Vor 50 Jahren: Deutschlands Jahrhundertspiel

  • Deutschland unterlag 1970 in einem denkwürdigen WM-Halbfinale mit 3:4 gegen Italien

  • Noch heute spricht man vom Jahrhundertspiel

  • Gianni Rivera avancierte zum Matchwinner

Wer an die FIFA Fussball-Weltmeisterschaft 1970™ und das Aztekenstadion in Mexiko denkt, dem kommt sicher unweigerlich Brasiliens fantastischer Kombinationsfussball beim Endspielsieg gegen Italien in den Sinn.

Tatsächlich findet sich an dem legendären Stadion in der Millionenmetropole eine Plakette, die daran erinnert, dass die Arena einst Austragungsort der Partido del Siglo war. Damit ist aber ein Spiel gemeint, mit dem Pelé, Carlos Alberto und Co. rein gar nichts zu tun hatten. Stattdessen erinnert die Plakette am Aztekenstadion an einen Krimi mit sieben Toren, der bei den Protagonisten aus Italien als Partita del Secolo und bei denen aus Deutschland als Jahrhundertspiel in die Geschichte eingegangen ist.

Nicht jeder erinnert sich indes mit Freude daran. "Niemand hat dieses Spiel je vergessen", sagte etwa Gerd Müller, Doppeltorschütze für Westdeutschland in der Verlängerung. "Ich werde heute noch verrückt, wenn ich nur daran denke. Das werde ich nie verwinden."

Obiges Bild stammt aus jener Verlängerung, in der Müller zwei Tore schoss und Gianni Rivera in der 111. Minute den Siegtreffer erzielte. In der regulären Spielzeit war es dabei eigentlich eine Partie zum Vergessen: Italien verteidigte mit der üblichen stoischen Ruhe die frühe Führung von Roberto Boninsegna aus der achten Minute. Und die Defensivspezialisten hätten sich so wohl bis ins Finale geackert, wenn ihnen nicht eine Minute vor Schluss just ein Spieler des AC Mailand einen Strich durch die Rechnung gemacht hätte.
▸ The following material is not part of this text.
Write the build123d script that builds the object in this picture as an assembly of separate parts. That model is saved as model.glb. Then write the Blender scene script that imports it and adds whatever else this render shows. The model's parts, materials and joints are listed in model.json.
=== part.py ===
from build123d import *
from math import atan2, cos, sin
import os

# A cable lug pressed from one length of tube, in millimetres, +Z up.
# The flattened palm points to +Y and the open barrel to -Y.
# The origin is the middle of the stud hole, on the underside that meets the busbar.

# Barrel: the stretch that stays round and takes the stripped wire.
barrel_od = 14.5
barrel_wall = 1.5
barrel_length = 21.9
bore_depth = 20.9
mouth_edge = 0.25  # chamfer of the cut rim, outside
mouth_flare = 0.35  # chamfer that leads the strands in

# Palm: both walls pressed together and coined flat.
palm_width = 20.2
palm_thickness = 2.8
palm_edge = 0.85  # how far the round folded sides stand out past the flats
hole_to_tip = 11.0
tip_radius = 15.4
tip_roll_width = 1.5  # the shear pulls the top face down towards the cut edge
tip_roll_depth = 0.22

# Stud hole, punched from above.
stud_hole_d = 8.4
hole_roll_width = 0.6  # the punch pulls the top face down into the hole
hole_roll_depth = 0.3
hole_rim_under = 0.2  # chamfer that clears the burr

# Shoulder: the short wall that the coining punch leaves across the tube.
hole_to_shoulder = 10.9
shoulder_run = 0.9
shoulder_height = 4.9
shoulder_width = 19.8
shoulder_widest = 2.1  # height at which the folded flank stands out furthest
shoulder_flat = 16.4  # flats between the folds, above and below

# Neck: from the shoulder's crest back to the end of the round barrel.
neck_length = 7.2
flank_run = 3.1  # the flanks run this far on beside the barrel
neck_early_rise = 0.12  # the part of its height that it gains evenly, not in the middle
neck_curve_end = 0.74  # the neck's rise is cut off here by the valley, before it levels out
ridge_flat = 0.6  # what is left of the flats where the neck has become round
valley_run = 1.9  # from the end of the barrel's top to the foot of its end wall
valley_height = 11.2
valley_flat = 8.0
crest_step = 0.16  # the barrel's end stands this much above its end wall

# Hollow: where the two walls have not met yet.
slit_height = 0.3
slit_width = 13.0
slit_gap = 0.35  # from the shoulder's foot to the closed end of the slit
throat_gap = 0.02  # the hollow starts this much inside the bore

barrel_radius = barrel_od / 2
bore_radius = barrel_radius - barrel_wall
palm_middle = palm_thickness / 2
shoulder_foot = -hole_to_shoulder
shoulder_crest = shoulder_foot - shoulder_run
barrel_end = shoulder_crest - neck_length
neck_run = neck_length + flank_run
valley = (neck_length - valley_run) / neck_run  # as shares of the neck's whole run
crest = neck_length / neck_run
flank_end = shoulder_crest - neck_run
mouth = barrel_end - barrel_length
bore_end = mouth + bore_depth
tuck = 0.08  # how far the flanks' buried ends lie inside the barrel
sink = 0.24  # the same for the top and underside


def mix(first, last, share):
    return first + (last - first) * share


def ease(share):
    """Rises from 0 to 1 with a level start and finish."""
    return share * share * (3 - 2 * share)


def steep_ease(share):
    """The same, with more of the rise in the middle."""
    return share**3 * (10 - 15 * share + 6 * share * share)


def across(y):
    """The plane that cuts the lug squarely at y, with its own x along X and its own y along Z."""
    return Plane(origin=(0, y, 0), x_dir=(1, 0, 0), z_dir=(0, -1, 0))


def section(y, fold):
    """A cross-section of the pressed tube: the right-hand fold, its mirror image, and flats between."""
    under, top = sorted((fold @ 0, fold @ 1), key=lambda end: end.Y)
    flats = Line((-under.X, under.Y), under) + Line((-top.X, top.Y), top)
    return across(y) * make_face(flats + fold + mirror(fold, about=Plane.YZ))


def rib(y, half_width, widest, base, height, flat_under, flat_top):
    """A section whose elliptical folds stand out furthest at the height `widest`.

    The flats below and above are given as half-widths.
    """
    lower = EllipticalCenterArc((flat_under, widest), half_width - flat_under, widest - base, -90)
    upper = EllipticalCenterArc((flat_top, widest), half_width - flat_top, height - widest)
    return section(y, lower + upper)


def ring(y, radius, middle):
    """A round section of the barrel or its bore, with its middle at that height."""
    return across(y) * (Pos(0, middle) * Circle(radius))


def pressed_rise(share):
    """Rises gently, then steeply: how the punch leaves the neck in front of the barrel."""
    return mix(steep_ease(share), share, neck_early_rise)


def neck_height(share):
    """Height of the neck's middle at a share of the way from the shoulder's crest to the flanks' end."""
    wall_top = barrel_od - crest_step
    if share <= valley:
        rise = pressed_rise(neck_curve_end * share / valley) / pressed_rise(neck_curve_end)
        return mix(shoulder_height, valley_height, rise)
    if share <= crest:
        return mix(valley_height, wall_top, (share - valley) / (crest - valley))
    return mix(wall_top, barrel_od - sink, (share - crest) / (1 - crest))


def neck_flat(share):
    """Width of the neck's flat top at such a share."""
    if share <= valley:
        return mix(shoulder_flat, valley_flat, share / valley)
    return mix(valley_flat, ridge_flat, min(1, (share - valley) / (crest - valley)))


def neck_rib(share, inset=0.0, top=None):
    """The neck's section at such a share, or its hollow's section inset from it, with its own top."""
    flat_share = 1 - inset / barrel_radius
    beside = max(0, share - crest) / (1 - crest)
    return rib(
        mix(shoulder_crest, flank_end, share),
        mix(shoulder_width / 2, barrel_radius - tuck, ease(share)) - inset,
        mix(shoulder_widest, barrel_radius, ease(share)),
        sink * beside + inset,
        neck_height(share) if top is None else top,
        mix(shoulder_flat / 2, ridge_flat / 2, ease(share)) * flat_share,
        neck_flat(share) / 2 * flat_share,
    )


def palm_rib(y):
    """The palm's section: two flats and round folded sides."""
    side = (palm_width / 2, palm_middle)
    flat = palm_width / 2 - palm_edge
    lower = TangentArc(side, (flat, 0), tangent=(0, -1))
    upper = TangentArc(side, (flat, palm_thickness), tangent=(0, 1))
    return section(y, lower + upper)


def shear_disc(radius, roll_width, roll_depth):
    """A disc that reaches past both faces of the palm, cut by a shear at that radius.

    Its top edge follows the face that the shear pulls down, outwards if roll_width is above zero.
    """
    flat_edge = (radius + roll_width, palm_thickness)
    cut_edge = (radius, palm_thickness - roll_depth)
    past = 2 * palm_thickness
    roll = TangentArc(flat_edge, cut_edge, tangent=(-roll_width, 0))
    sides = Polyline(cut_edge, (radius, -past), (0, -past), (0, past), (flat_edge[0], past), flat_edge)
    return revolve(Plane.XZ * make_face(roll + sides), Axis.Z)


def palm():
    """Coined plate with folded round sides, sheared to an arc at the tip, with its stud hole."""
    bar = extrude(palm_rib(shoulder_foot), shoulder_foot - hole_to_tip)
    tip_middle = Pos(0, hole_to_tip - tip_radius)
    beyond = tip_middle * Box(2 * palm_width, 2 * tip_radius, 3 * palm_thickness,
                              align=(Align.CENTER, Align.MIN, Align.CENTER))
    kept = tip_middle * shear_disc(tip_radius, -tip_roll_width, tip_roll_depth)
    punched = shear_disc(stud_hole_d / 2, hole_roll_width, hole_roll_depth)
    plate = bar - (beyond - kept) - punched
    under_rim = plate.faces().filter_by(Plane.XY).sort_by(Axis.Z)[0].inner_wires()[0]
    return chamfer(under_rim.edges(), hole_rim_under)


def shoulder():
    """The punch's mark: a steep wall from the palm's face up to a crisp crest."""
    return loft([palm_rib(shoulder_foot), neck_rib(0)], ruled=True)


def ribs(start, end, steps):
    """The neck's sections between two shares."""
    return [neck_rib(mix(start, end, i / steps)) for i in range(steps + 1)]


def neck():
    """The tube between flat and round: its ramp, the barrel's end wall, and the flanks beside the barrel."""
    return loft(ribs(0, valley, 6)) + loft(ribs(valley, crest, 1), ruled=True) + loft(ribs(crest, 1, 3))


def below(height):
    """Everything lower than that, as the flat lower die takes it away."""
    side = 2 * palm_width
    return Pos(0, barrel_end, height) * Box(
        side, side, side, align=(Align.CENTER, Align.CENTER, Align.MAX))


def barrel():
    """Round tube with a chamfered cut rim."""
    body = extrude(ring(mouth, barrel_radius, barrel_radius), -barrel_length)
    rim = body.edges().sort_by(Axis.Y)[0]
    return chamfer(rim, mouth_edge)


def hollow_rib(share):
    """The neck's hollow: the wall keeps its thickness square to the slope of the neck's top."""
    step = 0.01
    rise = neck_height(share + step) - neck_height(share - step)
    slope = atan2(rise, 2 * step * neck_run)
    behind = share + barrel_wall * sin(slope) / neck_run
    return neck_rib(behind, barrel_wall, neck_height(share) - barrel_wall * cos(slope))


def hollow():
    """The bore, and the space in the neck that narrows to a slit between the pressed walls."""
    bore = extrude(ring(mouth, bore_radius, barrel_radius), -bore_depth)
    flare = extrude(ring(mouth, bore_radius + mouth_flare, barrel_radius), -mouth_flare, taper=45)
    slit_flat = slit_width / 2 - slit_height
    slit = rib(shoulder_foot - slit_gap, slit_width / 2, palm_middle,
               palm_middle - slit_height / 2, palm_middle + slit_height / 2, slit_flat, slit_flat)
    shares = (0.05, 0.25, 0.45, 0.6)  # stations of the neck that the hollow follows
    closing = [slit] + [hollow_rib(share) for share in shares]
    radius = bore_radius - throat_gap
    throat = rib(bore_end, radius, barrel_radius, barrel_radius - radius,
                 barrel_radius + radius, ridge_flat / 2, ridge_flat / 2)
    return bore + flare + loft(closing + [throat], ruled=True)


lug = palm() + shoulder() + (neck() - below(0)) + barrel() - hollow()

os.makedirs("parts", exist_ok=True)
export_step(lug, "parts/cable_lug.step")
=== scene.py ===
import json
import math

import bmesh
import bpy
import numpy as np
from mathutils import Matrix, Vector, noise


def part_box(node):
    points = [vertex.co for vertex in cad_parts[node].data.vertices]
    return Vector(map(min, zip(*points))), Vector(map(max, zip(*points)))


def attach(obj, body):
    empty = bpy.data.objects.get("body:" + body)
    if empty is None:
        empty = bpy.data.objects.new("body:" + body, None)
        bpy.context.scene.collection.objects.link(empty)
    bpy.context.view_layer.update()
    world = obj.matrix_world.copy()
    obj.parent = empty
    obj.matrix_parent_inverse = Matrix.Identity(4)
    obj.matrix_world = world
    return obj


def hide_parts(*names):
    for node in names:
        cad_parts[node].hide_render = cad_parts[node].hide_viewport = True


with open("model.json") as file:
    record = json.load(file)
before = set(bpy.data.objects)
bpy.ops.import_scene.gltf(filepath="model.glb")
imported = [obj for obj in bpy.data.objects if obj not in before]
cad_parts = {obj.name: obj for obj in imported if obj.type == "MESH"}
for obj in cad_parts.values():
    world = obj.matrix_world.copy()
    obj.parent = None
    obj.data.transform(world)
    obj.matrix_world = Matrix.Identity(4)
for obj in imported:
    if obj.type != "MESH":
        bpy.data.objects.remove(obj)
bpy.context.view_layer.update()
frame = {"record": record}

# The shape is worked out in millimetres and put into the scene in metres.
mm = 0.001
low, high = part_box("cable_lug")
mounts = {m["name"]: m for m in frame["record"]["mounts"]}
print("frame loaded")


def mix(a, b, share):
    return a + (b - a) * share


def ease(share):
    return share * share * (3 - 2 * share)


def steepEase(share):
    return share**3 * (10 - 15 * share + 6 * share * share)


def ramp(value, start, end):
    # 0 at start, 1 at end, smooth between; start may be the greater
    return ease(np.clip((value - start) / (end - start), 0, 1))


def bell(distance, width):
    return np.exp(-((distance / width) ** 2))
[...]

Der Name des Torschützen: Karl-Heinz Schnellinger – ein Verteidiger, dem in seinen 222 Begegnungen für die Rossoneri nicht ein einziges Tor gelang und auch in der Nationalmannschaft nur eines ... nämlich dieses. Unvergessen der der deutsche Fernsehkommentators Ernst Huberty, der rief: "Schnellinger! Ausgerechnet Schnellinger!"

qbnm9bh6kciagrevyxje.jpg

Zur Halbzeit blieb Italiens Trainer Ferruccio Valcareggi bei seiner durchaus umstrittenen Rotation. Diese so genannte *Staffetta *sah vor, dass für den fleißigen und laufstarken Sandro Mazzola Schnellingers Mailänder Mannschaftskamerad Rivera eingewechselt würde. Rivera war damals Weltfussballer des Jahres und entsprechend überaus talentiert, aber Valcareggi war der Ansicht, sein Star sei am wirkungsvollsten, wenn die gegnerische Abwehr müde würde – und von Deutschland erwartete er nach einem anstrengenden Viertelfinale gegen England genau das. "Da habe ich mich geirrt", gab der italienische Nationaltrainer später zu. "Über so viel Ausdauer konnte ich nur staunen."
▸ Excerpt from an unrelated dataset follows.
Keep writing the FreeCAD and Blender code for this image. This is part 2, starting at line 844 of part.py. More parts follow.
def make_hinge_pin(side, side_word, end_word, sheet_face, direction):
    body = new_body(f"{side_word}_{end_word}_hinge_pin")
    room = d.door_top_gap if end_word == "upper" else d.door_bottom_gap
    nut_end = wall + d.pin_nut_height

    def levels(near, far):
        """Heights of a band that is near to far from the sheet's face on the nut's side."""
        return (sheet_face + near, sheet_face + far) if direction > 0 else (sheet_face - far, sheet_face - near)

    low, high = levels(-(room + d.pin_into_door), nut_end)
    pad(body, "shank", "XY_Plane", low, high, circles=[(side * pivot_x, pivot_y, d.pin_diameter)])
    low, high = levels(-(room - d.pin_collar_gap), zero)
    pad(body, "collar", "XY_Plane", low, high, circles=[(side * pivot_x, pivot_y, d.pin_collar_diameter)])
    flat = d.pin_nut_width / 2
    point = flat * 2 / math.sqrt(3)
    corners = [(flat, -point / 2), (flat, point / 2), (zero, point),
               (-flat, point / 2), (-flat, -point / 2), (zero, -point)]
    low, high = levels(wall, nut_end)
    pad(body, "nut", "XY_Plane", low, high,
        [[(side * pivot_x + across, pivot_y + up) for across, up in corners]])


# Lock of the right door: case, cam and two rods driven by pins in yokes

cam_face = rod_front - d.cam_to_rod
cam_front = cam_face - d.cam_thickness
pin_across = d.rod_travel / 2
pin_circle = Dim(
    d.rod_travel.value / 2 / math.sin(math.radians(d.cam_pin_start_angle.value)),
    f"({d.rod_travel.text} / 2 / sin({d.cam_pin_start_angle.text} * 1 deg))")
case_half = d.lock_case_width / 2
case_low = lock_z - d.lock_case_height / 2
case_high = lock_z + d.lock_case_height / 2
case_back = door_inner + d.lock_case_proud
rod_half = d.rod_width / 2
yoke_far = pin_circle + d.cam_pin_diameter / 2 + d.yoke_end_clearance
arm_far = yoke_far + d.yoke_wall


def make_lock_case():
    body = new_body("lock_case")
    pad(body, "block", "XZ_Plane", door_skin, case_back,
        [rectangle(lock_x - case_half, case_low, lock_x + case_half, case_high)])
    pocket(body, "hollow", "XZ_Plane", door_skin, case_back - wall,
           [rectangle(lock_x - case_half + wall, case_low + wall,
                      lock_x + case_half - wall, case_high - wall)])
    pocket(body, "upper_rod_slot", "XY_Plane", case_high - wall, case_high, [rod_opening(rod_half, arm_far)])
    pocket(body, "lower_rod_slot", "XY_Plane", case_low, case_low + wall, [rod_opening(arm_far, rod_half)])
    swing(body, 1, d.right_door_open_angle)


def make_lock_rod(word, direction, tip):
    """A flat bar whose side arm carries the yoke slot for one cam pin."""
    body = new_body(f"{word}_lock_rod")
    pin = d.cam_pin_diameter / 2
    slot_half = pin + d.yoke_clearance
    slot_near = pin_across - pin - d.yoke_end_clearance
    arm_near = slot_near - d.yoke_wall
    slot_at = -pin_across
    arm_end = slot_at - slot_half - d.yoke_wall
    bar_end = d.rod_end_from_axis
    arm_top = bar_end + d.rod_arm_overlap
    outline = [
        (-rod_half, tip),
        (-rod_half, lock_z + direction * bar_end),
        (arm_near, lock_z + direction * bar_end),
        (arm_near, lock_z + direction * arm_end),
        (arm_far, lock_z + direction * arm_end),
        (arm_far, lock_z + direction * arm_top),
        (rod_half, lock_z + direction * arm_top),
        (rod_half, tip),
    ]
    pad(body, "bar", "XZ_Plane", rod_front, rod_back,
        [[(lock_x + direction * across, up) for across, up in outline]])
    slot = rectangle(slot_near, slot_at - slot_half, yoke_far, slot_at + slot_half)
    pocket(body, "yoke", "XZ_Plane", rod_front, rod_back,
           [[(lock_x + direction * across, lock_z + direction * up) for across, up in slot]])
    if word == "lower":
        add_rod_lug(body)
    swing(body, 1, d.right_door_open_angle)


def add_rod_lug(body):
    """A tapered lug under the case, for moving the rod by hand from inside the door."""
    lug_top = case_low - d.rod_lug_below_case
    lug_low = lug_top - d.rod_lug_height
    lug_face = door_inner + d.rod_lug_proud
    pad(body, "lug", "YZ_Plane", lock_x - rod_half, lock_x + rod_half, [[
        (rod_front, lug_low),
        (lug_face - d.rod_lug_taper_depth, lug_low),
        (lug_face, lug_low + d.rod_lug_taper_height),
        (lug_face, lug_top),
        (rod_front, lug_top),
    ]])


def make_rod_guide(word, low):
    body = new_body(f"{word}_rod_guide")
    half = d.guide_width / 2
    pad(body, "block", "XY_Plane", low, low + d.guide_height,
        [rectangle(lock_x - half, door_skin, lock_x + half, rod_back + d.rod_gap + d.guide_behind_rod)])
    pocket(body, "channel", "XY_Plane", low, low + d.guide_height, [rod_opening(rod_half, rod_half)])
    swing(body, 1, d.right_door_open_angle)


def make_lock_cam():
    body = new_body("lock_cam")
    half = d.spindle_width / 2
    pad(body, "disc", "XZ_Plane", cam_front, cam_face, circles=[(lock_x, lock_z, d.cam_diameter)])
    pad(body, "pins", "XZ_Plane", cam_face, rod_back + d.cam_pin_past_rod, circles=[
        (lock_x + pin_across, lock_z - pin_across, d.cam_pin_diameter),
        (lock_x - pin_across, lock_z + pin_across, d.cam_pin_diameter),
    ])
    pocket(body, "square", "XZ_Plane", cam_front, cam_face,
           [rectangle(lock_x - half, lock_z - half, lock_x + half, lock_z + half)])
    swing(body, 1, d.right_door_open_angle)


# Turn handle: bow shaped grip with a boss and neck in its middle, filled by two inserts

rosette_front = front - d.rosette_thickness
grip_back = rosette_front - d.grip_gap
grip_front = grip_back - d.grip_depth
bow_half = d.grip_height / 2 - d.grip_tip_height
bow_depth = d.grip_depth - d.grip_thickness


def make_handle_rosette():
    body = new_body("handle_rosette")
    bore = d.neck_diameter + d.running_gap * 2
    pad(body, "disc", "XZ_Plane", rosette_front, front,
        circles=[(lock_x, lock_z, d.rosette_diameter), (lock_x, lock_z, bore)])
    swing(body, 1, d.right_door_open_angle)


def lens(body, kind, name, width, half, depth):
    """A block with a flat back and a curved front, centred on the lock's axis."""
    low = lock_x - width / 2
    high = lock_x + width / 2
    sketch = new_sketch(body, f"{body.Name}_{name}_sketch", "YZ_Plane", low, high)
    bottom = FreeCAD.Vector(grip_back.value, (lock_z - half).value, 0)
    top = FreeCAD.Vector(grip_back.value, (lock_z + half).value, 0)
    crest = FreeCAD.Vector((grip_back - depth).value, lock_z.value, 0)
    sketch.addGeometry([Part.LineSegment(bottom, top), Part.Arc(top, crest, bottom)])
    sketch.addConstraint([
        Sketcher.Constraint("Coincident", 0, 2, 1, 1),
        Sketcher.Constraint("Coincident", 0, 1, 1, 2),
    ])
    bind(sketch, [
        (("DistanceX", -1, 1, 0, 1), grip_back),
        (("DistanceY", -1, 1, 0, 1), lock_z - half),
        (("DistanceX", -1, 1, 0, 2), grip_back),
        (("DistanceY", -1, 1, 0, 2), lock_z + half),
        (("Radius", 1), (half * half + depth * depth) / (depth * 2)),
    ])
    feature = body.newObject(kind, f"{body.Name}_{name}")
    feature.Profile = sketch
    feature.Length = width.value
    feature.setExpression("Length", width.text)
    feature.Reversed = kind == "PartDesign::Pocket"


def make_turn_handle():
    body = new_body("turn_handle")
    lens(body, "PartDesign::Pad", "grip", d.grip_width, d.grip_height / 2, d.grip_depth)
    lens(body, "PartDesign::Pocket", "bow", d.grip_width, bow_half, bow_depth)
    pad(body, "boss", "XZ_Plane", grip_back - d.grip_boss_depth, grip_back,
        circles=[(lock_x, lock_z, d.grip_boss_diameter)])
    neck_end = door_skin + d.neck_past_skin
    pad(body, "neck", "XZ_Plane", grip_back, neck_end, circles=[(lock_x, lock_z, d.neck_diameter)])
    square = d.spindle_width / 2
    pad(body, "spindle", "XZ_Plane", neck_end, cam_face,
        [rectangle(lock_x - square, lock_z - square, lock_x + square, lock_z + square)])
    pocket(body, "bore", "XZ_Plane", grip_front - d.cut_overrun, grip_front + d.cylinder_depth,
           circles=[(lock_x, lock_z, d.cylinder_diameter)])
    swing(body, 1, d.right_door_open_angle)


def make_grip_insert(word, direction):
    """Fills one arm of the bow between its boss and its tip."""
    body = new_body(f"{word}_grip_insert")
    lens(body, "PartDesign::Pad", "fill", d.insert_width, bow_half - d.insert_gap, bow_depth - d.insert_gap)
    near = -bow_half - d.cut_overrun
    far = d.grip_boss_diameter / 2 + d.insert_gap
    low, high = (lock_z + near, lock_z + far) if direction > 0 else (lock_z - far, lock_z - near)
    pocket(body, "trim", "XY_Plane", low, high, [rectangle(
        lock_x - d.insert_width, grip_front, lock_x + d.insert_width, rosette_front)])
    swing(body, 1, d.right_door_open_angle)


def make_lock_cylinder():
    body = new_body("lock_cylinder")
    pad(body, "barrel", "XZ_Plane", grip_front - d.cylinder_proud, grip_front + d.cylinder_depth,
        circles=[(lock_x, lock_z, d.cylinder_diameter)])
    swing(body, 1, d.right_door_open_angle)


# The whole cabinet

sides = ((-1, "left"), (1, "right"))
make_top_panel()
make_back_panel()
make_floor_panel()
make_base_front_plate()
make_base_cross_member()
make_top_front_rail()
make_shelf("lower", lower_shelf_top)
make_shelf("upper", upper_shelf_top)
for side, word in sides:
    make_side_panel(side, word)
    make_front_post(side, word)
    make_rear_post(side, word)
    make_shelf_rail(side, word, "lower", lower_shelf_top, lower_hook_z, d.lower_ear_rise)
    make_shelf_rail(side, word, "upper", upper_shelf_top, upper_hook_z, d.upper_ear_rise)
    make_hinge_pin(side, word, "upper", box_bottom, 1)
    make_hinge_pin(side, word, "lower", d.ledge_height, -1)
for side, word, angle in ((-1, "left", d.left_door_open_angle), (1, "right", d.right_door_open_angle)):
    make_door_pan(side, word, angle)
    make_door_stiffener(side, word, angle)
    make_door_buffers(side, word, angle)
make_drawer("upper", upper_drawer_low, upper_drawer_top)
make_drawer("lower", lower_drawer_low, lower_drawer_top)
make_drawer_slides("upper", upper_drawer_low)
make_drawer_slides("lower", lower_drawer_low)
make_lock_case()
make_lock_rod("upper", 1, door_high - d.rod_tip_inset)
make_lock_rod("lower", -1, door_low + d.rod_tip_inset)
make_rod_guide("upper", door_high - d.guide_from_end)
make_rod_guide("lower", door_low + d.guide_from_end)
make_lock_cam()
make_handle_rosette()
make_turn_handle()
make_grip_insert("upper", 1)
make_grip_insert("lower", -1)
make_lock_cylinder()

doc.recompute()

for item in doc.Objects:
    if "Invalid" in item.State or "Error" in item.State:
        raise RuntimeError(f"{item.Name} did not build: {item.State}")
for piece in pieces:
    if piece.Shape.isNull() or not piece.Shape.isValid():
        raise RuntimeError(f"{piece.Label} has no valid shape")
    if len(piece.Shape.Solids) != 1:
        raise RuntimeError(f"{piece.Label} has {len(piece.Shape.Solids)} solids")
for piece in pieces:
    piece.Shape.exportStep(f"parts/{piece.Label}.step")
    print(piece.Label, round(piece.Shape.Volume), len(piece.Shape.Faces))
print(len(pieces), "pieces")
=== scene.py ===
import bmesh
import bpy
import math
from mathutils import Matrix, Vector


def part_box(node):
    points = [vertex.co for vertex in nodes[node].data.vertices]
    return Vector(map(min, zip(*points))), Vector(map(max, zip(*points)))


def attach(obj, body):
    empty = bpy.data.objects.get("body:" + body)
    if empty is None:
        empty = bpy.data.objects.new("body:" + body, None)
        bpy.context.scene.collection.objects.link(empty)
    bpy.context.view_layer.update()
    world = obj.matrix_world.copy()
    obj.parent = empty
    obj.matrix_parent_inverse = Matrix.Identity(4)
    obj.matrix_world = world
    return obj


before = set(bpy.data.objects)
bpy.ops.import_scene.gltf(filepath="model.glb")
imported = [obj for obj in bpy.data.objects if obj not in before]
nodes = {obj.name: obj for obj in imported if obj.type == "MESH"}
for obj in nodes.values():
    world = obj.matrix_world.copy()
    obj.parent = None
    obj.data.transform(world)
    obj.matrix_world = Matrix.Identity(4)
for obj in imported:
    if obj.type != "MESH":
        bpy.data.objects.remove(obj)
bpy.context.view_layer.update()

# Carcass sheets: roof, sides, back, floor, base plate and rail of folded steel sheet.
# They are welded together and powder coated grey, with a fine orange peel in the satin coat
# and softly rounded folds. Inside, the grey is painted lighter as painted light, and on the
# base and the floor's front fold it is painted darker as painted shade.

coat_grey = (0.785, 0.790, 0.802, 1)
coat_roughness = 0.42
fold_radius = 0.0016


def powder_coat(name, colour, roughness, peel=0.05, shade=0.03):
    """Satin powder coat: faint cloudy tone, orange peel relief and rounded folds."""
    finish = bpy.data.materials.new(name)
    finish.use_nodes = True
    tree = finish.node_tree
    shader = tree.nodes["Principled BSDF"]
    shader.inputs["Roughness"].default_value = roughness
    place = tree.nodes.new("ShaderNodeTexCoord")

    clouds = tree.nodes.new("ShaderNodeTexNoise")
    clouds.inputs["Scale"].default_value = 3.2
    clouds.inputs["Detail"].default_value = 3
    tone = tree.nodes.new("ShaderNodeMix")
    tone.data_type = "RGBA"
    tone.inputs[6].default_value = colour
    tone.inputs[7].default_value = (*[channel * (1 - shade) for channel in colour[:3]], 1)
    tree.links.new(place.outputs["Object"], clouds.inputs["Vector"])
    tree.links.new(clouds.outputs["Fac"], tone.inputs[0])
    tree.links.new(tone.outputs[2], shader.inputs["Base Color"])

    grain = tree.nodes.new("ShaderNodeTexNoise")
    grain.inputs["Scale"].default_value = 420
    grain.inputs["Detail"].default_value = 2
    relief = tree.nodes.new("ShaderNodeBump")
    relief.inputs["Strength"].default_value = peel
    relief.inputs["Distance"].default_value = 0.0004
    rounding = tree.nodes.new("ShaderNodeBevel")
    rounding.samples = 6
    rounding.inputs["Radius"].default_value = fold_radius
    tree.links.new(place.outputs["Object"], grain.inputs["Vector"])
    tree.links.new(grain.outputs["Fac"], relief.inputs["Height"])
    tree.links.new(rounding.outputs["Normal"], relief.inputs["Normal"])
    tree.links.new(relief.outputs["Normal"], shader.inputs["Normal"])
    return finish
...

Obwohl sich Kapitän Franz Beckenbauer verletzte und mit dem Arm in einer Schlinge weiterspielen musste, hatte Deutschland Oberwasser, als es in die Verlängerung ging. Prompt folgte die Führung durch den wie immer treffsicheren Müller. Vier Minuten später schlug Italien zurück und glich durch Tarcisio Burgnich aus. Kurz vor Ende der ersten Halbzeit der Verlängerung gelang Luigi Riva dann erneut die Führung zum 3:2. Doch als sei das noch nicht genug, war es wieder Müller, der mit seinem zehnten Turniertor das 3:3 schoss. Dabei übertölpelte er ausgerechnet den überaus unaufmerksamen Rivera am kurzen Pfosten.

Von Torhüter Enrico Albertosi musse sich Italiens "Goldjunge" danach ob seiner schlampigen Abwehrarbeit einige geharnischte Worte anhören. Aber schon 60 Sekunden später avancierte der Sündenbock zum Helden seiner Azzurri. Vom Anstoß an trugen Boninsegna und Giacinto Facchetti den Ball unwiderstehlich nach vorn und Rivera veredelte ihre Vorarbeit mit dem Siegtreffer in einem der dramatischsten Weltmeisterschaftsspiele aller Zeiten.

Hätten Sie's gewusst?

Das WM-Trikot von Italiens Kapitän Giacinto Facchetti, das der Abwehrchef 1970 in Mexiko trug, ist im FIFA Welt Fussball Museum in Zürich ausgestellt.